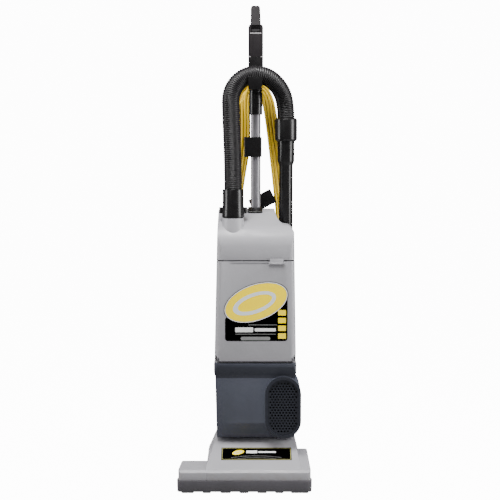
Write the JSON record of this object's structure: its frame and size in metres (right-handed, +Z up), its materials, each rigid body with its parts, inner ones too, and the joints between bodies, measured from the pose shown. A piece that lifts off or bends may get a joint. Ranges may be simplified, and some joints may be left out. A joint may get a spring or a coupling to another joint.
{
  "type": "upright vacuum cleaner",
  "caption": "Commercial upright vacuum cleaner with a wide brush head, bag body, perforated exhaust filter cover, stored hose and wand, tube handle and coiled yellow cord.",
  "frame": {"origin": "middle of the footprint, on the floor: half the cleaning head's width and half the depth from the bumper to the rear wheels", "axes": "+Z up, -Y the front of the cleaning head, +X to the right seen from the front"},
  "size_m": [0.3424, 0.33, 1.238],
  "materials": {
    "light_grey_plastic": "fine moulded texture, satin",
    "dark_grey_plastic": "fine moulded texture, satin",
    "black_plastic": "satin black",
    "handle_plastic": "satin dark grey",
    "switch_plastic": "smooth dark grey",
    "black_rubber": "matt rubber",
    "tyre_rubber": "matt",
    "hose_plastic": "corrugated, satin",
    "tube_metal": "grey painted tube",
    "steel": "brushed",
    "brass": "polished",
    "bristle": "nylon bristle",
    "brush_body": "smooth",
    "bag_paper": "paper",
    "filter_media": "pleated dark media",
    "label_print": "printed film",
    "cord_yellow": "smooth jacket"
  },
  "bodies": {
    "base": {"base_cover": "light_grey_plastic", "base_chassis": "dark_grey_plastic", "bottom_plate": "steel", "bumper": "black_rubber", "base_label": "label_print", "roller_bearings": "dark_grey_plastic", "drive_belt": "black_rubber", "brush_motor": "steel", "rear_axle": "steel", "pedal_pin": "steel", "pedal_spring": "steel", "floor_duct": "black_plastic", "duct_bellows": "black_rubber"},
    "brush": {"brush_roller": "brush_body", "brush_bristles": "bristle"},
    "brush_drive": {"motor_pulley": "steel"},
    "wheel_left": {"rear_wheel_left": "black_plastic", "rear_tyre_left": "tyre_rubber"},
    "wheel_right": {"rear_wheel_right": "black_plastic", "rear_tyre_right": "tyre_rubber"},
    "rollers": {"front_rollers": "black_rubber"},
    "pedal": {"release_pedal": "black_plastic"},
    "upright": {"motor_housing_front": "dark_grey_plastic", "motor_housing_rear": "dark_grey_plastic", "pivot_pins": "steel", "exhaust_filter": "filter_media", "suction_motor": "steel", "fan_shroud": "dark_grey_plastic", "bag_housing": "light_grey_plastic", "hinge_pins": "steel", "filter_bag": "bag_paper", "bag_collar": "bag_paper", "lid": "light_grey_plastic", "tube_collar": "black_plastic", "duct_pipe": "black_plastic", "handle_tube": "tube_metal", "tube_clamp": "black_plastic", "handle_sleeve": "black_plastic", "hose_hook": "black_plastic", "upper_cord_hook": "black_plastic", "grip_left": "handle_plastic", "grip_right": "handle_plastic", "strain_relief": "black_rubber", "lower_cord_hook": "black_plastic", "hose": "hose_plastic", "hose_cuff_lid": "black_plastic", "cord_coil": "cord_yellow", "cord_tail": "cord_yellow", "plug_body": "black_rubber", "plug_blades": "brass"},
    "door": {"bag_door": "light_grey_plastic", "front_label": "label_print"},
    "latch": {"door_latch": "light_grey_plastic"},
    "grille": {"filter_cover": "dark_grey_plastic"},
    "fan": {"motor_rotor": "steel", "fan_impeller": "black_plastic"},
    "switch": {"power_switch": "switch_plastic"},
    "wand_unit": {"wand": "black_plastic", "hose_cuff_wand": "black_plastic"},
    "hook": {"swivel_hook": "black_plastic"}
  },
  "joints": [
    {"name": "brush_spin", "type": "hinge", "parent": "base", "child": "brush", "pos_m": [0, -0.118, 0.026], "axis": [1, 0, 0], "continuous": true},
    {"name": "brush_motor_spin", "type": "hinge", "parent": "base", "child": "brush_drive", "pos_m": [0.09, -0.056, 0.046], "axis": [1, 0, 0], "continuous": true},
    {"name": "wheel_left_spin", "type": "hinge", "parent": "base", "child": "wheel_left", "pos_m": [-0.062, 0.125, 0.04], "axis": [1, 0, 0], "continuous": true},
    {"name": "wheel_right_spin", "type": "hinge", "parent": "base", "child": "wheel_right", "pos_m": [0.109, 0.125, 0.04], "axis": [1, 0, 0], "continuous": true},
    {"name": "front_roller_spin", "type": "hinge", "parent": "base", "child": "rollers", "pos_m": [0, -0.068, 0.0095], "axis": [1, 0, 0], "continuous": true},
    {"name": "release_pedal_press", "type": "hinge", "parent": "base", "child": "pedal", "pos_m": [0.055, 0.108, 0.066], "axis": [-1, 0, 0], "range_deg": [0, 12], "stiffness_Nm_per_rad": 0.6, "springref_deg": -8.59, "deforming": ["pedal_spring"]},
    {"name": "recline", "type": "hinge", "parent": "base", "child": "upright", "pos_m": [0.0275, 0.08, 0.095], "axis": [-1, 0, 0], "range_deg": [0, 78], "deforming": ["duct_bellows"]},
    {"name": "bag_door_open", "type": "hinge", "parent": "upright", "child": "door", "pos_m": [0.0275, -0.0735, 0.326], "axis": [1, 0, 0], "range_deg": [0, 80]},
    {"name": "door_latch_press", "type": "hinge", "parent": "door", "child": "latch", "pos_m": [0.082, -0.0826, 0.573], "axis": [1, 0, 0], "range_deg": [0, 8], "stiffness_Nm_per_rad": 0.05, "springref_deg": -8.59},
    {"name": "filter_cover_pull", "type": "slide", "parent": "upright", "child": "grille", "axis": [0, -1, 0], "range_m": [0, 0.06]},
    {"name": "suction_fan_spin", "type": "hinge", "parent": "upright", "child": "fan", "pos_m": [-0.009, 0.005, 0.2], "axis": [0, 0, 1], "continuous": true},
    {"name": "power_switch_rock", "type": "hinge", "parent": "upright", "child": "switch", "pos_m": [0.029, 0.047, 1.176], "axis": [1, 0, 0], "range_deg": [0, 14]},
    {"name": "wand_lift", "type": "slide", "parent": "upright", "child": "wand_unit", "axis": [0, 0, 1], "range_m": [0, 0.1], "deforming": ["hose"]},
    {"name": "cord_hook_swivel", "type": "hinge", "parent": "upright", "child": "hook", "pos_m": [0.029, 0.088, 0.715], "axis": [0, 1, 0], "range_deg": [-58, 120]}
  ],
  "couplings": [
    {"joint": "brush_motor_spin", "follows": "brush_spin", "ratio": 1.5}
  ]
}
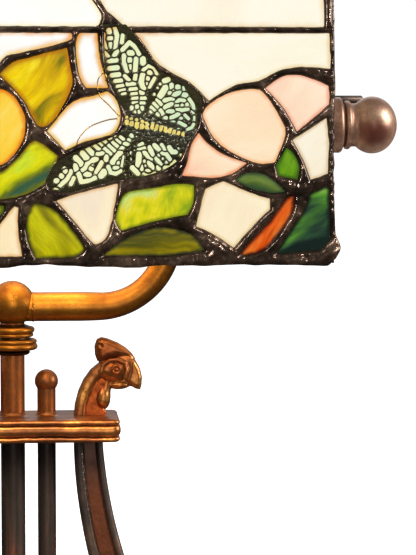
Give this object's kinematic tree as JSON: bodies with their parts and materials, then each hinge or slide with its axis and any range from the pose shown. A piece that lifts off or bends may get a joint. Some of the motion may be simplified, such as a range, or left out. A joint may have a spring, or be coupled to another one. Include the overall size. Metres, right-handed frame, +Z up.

===

- What is expected -
Exactly as shown above, return every record.

- Final answer -
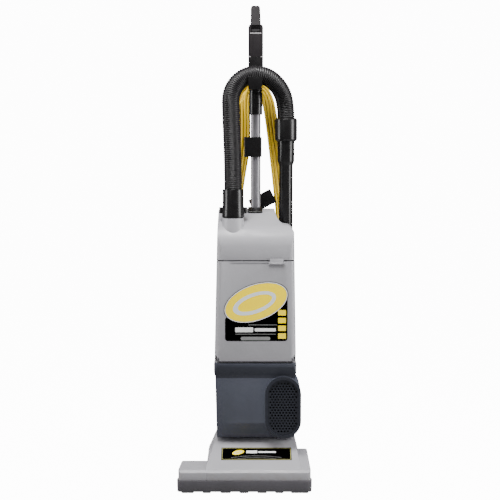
Write the JSON record of this object's structure: its frame and size in metres (right-handed, +Z up), its materials, each rigid body with its parts, inner ones too, and the joints between bodies, measured from the pose shown. A piece that lifts off or bends may get a joint. Ranges may be simplified, and some joints may be left out. A joint may get a spring or a coupling to another joint.
{
  "type": "upright vacuum cleaner",
  "caption": "Commercial upright vacuum cleaner with a wide brush head, bag body, perforated exhaust filter cover, stored hose and wand, tube handle and coiled yellow cord.",
  "frame": {"origin": "middle of the footprint, on the floor: half the cleaning head's width and half the depth from the bumper to the rear wheels", "axes": "+Z up, -Y the front of the cleaning head, +X to the right seen from the front"},
  "size_m": [0.3424, 0.33, 1.238],
  "materials": {
    "light_grey_plastic": "fine moulded texture, satin",
    "dark_grey_plastic": "fine moulded texture, satin",
    "black_plastic": "satin black",
    "handle_plastic": "satin dark grey",
    "switch_plastic": "smooth dark grey",
    "black_rubber": "matt rubber",
    "tyre_rubber": "matt",
    "hose_plastic": "corrugated, satin",
    "tube_metal": "grey painted tube",
    "steel": "brushed",
    "brass": "polished",
    "bristle": "nylon bristle",
    "brush_body": "smooth",
    "bag_paper": "paper",
    "filter_media": "pleated dark media",
    "label_print": "printed film",
    "cord_yellow": "smooth jacket"
  },
  "bodies": {
    "base": {"base_cover": "light_grey_plastic", "base_chassis": "dark_grey_plastic", "bottom_plate": "steel", "bumper": "black_rubber", "base_label": "label_print", "roller_bearings": "dark_grey_plastic", "drive_belt": "black_rubber", "brush_motor": "steel", "rear_axle": "steel", "pedal_pin": "steel", "pedal_spring": "steel", "floor_duct": "black_plastic", "duct_bellows": "black_rubber"},
    "brush": {"brush_roller": "brush_body", "brush_bristles": "bristle"},
    "brush_drive": {"motor_pulley": "steel"},
    "wheel_left": {"rear_wheel_left": "black_plastic", "rear_tyre_left": "tyre_rubber"},
    "wheel_right": {"rear_wheel_right": "black_plastic", "rear_tyre_right": "tyre_rubber"},
    "rollers": {"front_rollers": "black_rubber"},
    "pedal": {"release_pedal": "black_plastic"},
    "upright": {"motor_housing_front": "dark_grey_plastic", "motor_housing_rear": "dark_grey_plastic", "pivot_pins": "steel", "exhaust_filter": "filter_media", "suction_motor": "steel", "fan_shroud": "dark_grey_plastic", "bag_housing": "light_grey_plastic", "hinge_pins": "steel", "filter_bag": "bag_paper", "bag_collar": "bag_paper", "lid": "light_grey_plastic", "tube_collar": "black_plastic", "duct_pipe": "black_plastic", "handle_tube": "tube_metal", "tube_clamp": "black_plastic", "handle_sleeve": "black_plastic", "hose_hook": "black_plastic", "upper_cord_hook": "black_plastic", "grip_left": "handle_plastic", "grip_right": "handle_plastic", "strain_relief": "black_rubber", "lower_cord_hook": "black_plastic", "hose": "hose_plastic", "hose_cuff_lid": "black_plastic", "cord_coil": "cord_yellow", "cord_tail": "cord_yellow", "plug_body": "black_rubber", "plug_blades": "brass"},
    "door": {"bag_door": "light_grey_plastic", "front_label": "label_print"},
    "latch": {"door_latch": "light_grey_plastic"},
    "grille": {"filter_cover": "dark_grey_plastic"},
    "fan": {"motor_rotor": "steel", "fan_impeller": "black_plastic"},
    "switch": {"power_switch": "switch_plastic"},
    "wand_unit": {"wand": "black_plastic", "hose_cuff_wand": "black_plastic"},
    "hook": {"swivel_hook": "black_plastic"}
  },
  "joints": [
    {"name": "brush_spin", "type": "hinge", "parent": "base", "child": "brush", "pos_m": [0, -0.118, 0.026], "axis": [1, 0, 0], "continuous": true},
    {"name": "brush_motor_spin", "type": "hinge", "parent": "base", "child": "brush_drive", "pos_m": [0.09, -0.056, 0.046], "axis": [1, 0, 0], "continuous": true},
    {"name": "wheel_left_spin", "type": "hinge", "parent": "base", "child": "wheel_left", "pos_m": [-0.062, 0.125, 0.04], "axis": [1, 0, 0], "continuous": true},
    {"name": "wheel_right_spin", "type": "hinge", "parent": "base", "child": "wheel_right", "pos_m": [0.109, 0.125, 0.04], "axis": [1, 0, 0], "continuous": true},
    {"name": "front_roller_spin", "type": "hinge", "parent": "base", "child": "rollers", "pos_m": [0, -0.068, 0.0095], "axis": [1, 0, 0], "continuous": true},
    {"name": "release_pedal_press", "type": "hinge", "parent": "base", "child": "pedal", "pos_m": [0.055, 0.108, 0.066], "axis": [-1, 0, 0], "range_deg": [0, 12], "stiffness_Nm_per_rad": 0.6, "springref_deg": -8.59, "deforming": ["pedal_spring"]},
    {"name": "recline", "type": "hinge", "parent": "base", "child": "upright", "pos_m": [0.0275, 0.08, 0.095], "axis": [-1, 0, 0], "range_deg": [0, 78], "deforming": ["duct_bellows"]},
    {"name": "bag_door_open", "type": "hinge", "parent": "upright", "child": "door", "pos_m": [0.0275, -0.0735, 0.326], "axis": [1, 0, 0], "range_deg": [0, 80]},
    {"name": "door_latch_press", "type": "hinge", "parent": "door", "child": "latch", "pos_m": [0.082, -0.0826, 0.573], "axis": [1, 0, 0], "range_deg": [0, 8], "stiffness_Nm_per_rad": 0.05, "springref_deg": -8.59},
    {"name": "filter_cover_pull", "type": "slide", "parent": "upright", "child": "grille", "axis": [0, -1, 0], "range_m": [0, 0.06]},
    {"name": "suction_fan_spin", "type": "hinge", "parent": "upright", "child": "fan", "pos_m": [-0.009, 0.005, 0.2], "axis": [0, 0, 1], "continuous": true},
    {"name": "power_switch_rock", "type": "hinge", "parent": "upright", "child": "switch", "pos_m": [0.029, 0.047, 1.176], "axis": [1, 0, 0], "range_deg": [0, 14]},
    {"name": "wand_lift", "type": "slide", "parent": "upright", "child": "wand_unit", "axis": [0, 0, 1], "range_m": [0, 0.1], "deforming": ["hose"]},
    {"name": "cord_hook_swivel", "type": "hinge", "parent": "upright", "child": "hook", "pos_m": [0.029, 0.088, 0.715], "axis": [0, 1, 0], "range_deg": [-58, 120]}
  ],
  "couplings": [
    {"joint": "brush_motor_spin", "follows": "brush_spin", "ratio": 1.5}
  ]
}
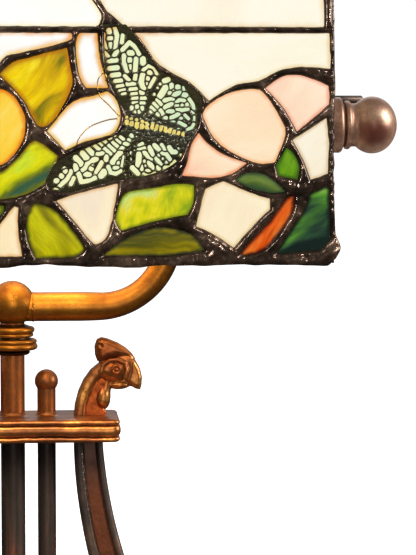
Give this object's kinematic tree as JSON: bodies with their parts and materials, then each hinge or slide with its axis and any range from the pose shown. A piece that lifts off or bends may get a joint. Some of the motion may be simplified, such as a range, or left out. A joint may have a spring, or be coupled to another one. Include the overall size. Metres, right-handed frame, +Z up.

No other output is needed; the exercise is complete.